SEBI Relaxes Sweat Equity Rules For Startups Listed On IGP

Sweat Equity shares are equity shares issued to the directors or any other employee of the company, at a reduced price or for considerations (other than cash)

--In the case of IGP-listed companies, the yearly limit for sweat equity shares will be 15%, while the overall limit will be 50% of the paid-up capital at any time

--Under the new rules, the companies will have flexibility in switching the administration of their schemes from the trust route to the direct route and vice versa with the approval of the shareholders

Markets regulator Securities and Exchange Board of India (SEBI) has relaxed the quantum of sweat equity that can be issued by new-age technology companies listed on the Innovators Growth Platform (IGP).

Sweat Equity shares are equity shares issued to the directors or any other employee of the company, at a reduced price or for considerations (other than cash) such as contributing to the growth and success of the company through value additions, or contribution in nature of the IPR.

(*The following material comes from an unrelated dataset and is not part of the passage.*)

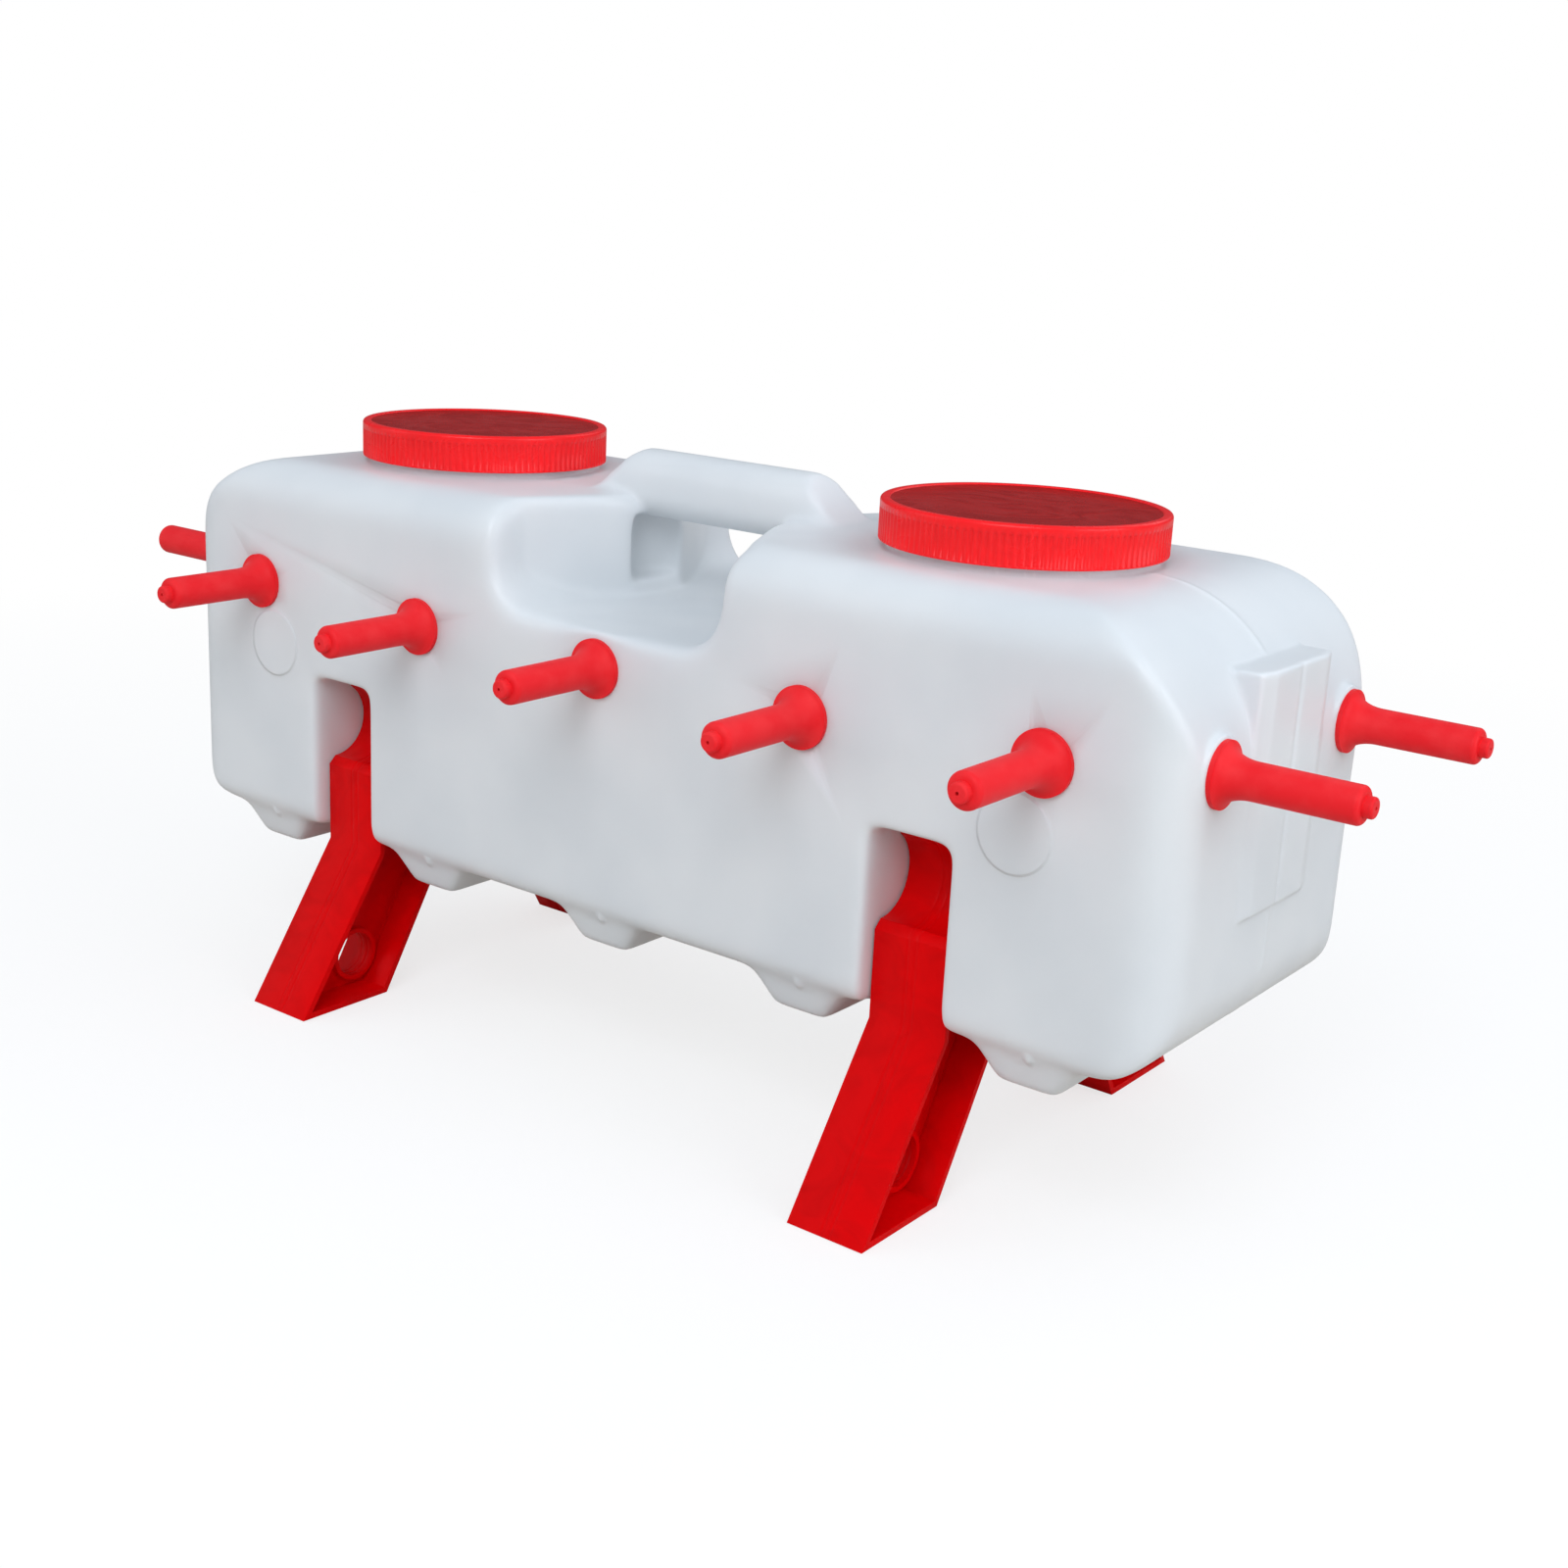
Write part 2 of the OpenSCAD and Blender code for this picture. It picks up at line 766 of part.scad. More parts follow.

The regulatory body has merged two sets of regulations- namely(Share Based Employee Benefits) Regulations, 2014, or SBEB, and Sebi (Issue Of Sweat Equity) Regulations, 2002 — that deal with employee compensation — into a single regulation Sebi (Share Based Employee Benefits and Sweat Equity) Regulations, 2021.

In the case of IGP-listed companies, the yearly limit for sweat equity shares will be 15%, while the overall limit will be 50% of the paid-up capital at any time, SEBI said in a notification on August 13. For companies trading on the mainboard, the annual sweat equity ceiling will also be 15%, but the overall limit will be capped at 25%.

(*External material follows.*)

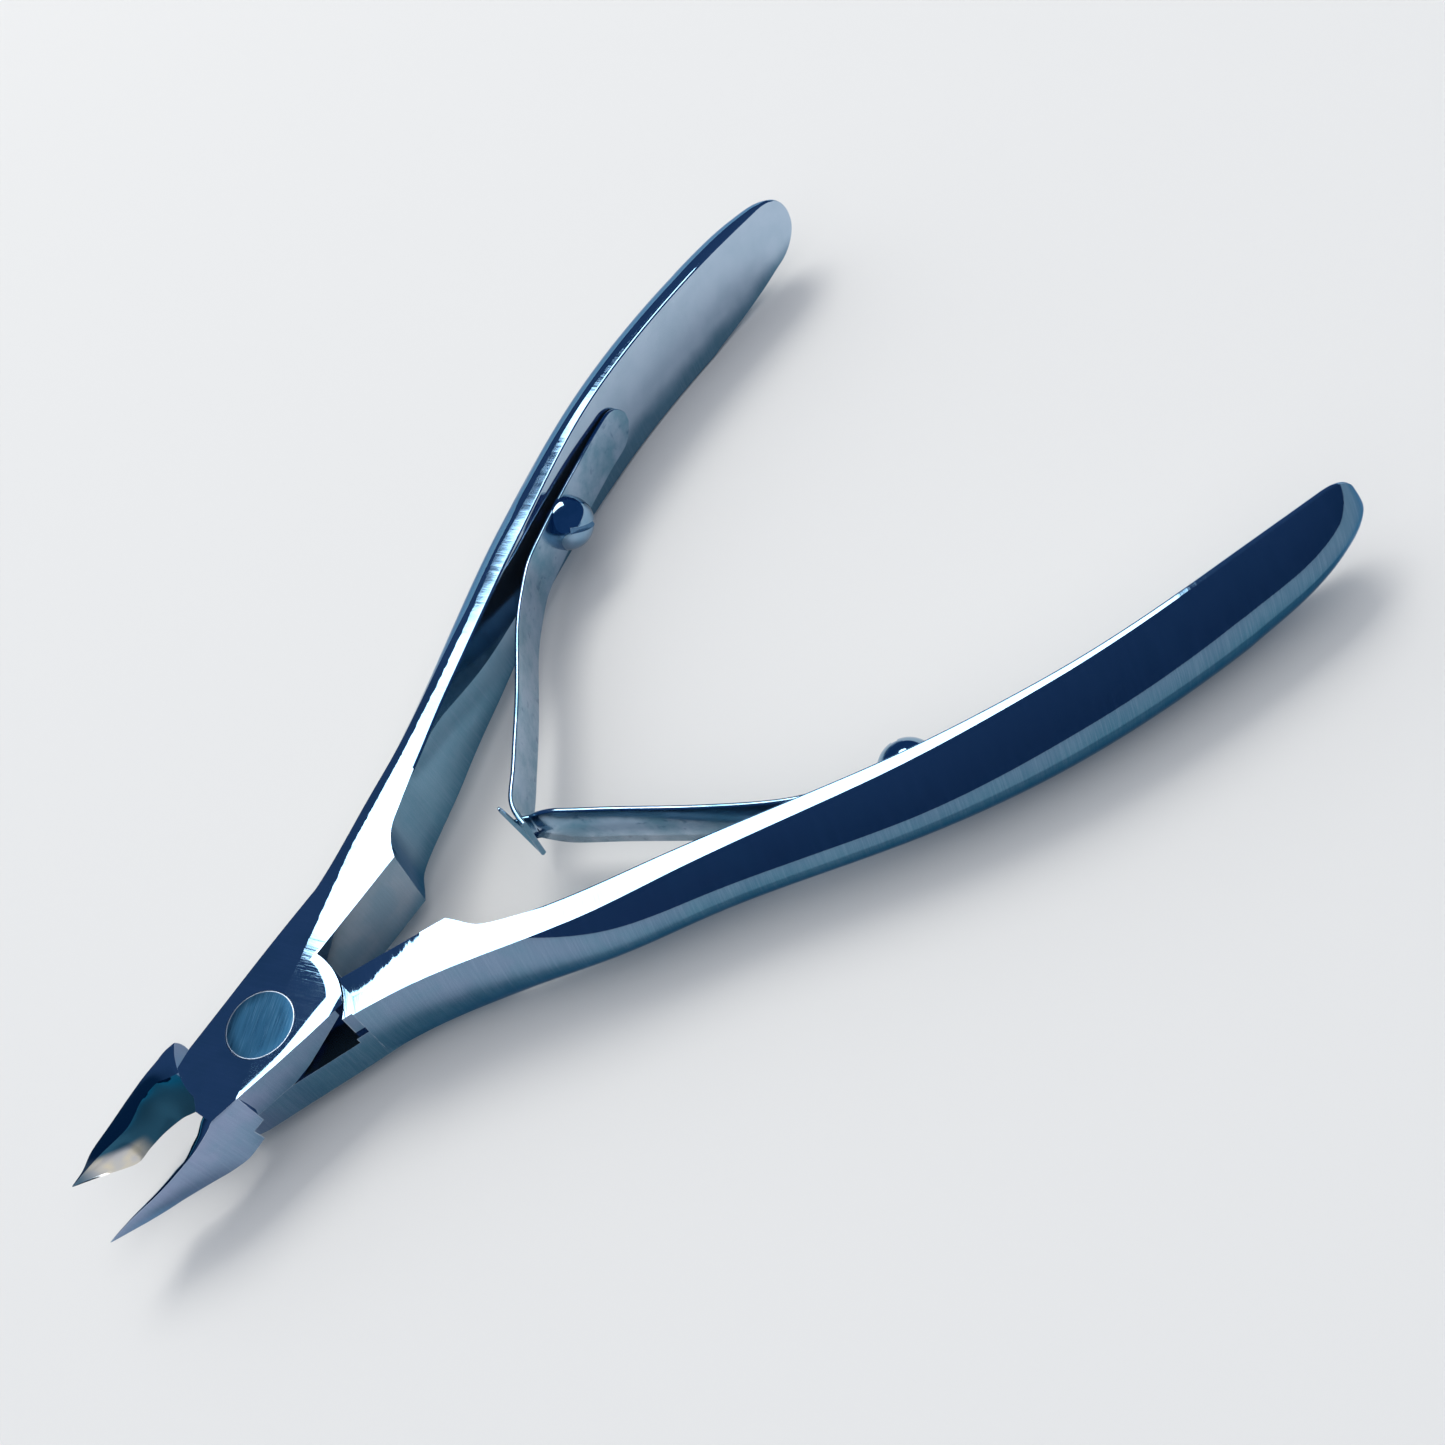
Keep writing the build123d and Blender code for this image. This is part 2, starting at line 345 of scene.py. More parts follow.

This enhanced overall limit will be applicable for 10 years from the date of the company’s incorporation.

“The issue of sweat equity shares to employees who belong to promoter or promoter group shall be approved by way of a resolution passed by a simple majority of the shareholders in the general meeting,” SEBI wrote.

Under the new rules, the companies will have flexibility in switching the administration of their schemes from the trust route to the direct route and vice versa with the approval of the shareholders.

However, this is subject to the condition that the switch is not against the interest of the employees.

SEBI noted that the time period for appropriating the unappropriated inventory of the trust has been extended from existing one year to two years, subject to the approval of the compensation or nomination and remuneration committee for such extension.

The regulator has dispensed with the minimum vesting period and lock-in period for all share benefit schemes in the event of death or permanent incapacity (as defined by the company) of an employee.

In relation to sweat equity, the lock-in period for sweat equity shares and its pricing formula will be consistent with the ICDR (Issue of Capital and Disclosure Requirements) Regulations. The amendment came after the board of SEBI approved a proposal in this regard earlier this month.

The sweat equity shares issued by a listed company shall be eligible for listing subject to their issuance being in accordance with these regulations. These measures have been taken by SEBI at a time when an increasing number of startups are applying for public listing.

In July, the seven-member group constituted by SEBI had made several policy recommendations, including that non-permanent staffers should be considered eligible to receive share-based employee benefits.